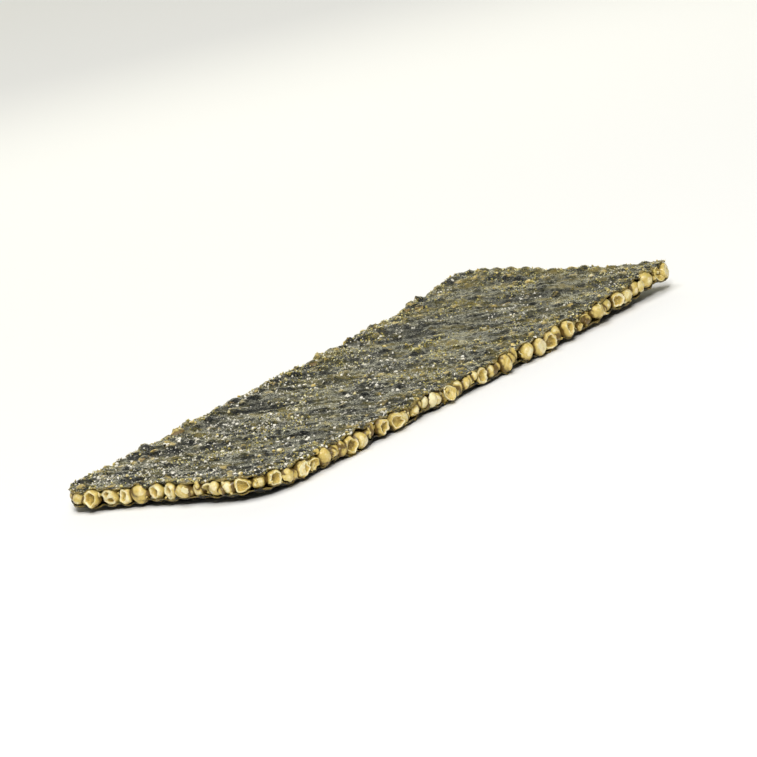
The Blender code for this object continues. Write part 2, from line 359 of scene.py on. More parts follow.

::::::::::

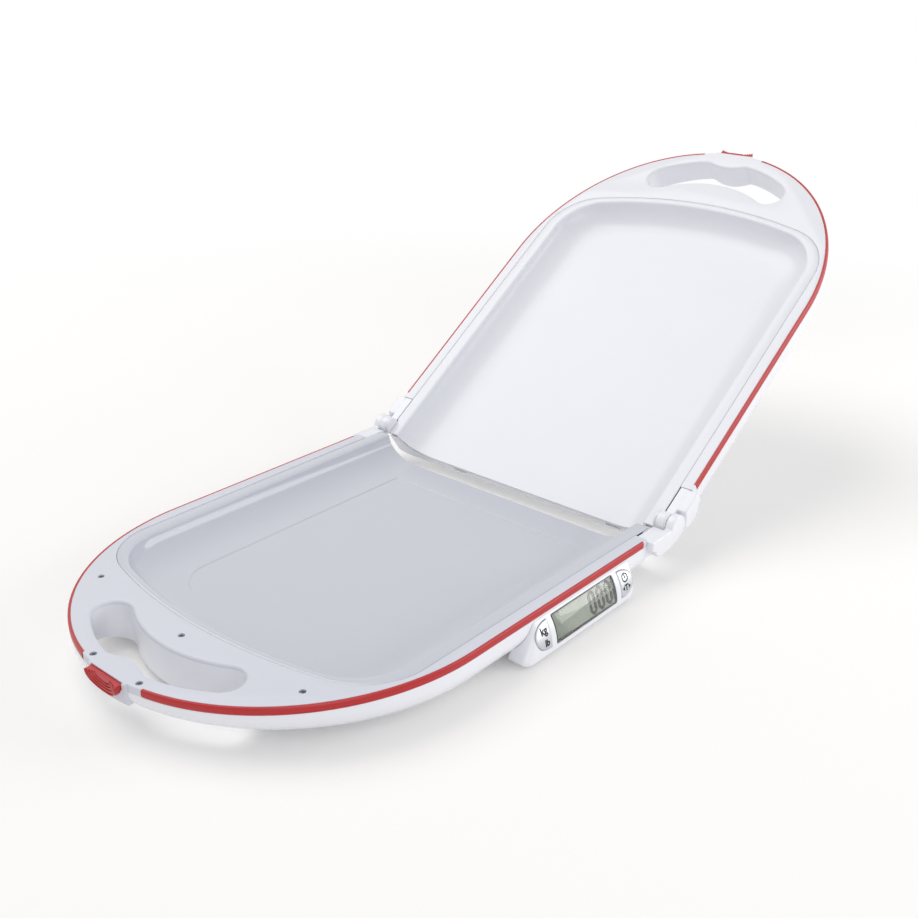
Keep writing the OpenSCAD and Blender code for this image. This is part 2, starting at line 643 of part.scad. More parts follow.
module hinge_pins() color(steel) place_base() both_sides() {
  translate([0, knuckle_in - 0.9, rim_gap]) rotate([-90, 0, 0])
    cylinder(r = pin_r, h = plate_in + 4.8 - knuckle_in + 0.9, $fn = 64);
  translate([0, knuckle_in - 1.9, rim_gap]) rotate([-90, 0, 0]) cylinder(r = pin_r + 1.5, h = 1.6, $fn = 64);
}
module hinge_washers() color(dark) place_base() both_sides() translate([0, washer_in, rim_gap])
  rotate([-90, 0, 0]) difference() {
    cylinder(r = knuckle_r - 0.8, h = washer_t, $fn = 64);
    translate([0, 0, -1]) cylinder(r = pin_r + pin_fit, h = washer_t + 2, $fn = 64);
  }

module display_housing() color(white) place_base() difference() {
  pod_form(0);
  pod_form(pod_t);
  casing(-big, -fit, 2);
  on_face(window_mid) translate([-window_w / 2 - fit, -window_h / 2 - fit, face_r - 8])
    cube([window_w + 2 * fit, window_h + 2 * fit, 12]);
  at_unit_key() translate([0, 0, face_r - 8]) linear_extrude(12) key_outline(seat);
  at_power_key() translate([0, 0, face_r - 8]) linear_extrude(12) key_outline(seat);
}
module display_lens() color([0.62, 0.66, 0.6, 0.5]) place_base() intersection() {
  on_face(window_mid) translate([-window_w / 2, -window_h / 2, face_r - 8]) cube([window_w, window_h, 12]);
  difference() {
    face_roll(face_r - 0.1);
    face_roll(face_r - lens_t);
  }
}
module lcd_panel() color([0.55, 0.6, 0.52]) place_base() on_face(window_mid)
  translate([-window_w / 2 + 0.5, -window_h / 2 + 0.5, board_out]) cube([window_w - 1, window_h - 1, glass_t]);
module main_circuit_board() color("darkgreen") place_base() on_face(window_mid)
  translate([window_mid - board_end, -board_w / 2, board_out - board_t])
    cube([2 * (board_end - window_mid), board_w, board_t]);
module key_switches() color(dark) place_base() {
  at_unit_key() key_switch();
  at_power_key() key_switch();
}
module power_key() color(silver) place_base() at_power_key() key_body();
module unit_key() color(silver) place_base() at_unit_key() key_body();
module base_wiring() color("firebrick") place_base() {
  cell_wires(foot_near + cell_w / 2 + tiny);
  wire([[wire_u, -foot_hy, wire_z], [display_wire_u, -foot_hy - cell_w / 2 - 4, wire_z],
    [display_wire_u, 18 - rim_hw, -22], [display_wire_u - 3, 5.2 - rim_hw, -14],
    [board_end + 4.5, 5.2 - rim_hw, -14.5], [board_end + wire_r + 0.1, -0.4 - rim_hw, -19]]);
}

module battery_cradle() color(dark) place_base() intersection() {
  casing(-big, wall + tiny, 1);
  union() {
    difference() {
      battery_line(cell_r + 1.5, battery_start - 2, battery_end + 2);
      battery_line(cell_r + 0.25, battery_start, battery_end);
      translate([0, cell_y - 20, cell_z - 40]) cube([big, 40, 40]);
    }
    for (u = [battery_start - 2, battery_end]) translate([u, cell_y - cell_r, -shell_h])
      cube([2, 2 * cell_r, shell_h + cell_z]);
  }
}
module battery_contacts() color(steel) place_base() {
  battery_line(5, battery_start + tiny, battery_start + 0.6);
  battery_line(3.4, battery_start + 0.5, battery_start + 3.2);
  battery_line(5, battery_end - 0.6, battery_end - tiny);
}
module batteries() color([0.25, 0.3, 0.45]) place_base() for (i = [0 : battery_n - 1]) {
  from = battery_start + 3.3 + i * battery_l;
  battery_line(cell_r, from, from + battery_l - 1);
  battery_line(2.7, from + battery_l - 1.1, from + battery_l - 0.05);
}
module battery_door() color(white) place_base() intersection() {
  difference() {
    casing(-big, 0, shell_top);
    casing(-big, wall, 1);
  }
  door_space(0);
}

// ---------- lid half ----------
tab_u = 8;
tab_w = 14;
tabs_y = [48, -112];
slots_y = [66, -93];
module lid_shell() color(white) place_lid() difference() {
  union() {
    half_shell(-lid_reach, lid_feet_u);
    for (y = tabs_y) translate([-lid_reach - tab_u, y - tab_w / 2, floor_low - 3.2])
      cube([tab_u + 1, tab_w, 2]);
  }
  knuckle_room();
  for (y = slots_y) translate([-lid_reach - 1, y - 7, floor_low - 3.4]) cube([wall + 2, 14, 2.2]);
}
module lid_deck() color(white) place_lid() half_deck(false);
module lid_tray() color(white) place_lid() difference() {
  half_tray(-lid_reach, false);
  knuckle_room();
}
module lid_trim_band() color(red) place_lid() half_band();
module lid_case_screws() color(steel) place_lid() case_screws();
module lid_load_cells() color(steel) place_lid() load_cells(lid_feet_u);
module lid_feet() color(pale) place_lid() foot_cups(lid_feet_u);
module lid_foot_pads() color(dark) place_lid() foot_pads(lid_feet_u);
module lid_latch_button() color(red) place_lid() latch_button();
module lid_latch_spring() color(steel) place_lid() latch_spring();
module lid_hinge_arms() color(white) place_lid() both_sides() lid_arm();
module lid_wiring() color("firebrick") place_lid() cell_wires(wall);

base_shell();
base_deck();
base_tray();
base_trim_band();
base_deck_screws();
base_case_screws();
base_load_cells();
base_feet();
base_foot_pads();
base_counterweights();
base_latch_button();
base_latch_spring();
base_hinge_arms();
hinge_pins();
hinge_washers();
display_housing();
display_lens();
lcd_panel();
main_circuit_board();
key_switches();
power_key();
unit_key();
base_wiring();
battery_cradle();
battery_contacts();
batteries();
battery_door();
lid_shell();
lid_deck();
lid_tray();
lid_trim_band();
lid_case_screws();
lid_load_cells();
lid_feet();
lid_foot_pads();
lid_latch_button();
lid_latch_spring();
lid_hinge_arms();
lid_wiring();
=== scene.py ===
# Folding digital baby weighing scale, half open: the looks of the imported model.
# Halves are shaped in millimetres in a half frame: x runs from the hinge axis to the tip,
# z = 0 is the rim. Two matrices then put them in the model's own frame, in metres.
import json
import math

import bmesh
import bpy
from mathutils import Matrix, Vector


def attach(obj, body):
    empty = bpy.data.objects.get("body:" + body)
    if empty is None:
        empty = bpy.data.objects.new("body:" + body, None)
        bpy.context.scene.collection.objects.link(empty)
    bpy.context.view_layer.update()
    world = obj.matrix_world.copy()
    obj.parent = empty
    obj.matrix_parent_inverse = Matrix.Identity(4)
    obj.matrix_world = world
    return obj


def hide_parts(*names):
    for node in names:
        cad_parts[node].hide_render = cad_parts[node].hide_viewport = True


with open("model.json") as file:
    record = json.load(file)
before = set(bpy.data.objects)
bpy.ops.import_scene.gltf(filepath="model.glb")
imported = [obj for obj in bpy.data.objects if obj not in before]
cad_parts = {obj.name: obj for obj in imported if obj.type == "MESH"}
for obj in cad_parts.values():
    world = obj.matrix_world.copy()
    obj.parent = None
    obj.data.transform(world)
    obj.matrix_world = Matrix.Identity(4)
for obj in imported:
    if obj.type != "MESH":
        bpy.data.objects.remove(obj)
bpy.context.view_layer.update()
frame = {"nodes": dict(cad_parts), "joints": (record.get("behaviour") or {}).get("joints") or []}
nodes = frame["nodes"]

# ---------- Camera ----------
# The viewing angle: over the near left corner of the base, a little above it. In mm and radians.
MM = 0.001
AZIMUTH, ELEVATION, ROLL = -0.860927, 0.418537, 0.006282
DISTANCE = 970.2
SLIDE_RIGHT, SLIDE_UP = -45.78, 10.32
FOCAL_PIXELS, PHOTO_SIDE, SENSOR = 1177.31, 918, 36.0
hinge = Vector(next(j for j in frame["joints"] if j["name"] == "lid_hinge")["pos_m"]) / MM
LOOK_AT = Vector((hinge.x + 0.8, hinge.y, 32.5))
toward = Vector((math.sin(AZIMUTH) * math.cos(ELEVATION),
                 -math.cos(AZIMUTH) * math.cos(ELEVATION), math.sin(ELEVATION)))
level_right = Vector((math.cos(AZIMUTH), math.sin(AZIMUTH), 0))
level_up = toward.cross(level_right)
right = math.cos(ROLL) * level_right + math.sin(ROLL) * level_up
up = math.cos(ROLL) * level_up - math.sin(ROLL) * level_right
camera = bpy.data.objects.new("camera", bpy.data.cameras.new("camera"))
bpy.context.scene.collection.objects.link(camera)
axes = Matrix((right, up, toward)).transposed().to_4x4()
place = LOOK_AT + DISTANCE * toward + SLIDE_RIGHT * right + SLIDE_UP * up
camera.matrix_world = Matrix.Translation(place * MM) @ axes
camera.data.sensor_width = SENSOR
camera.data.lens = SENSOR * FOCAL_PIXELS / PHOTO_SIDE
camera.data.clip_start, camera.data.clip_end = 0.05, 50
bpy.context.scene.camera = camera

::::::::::

GOAL: Say how many lines include the word "imported"; reply with the number alone.

REPLY: 4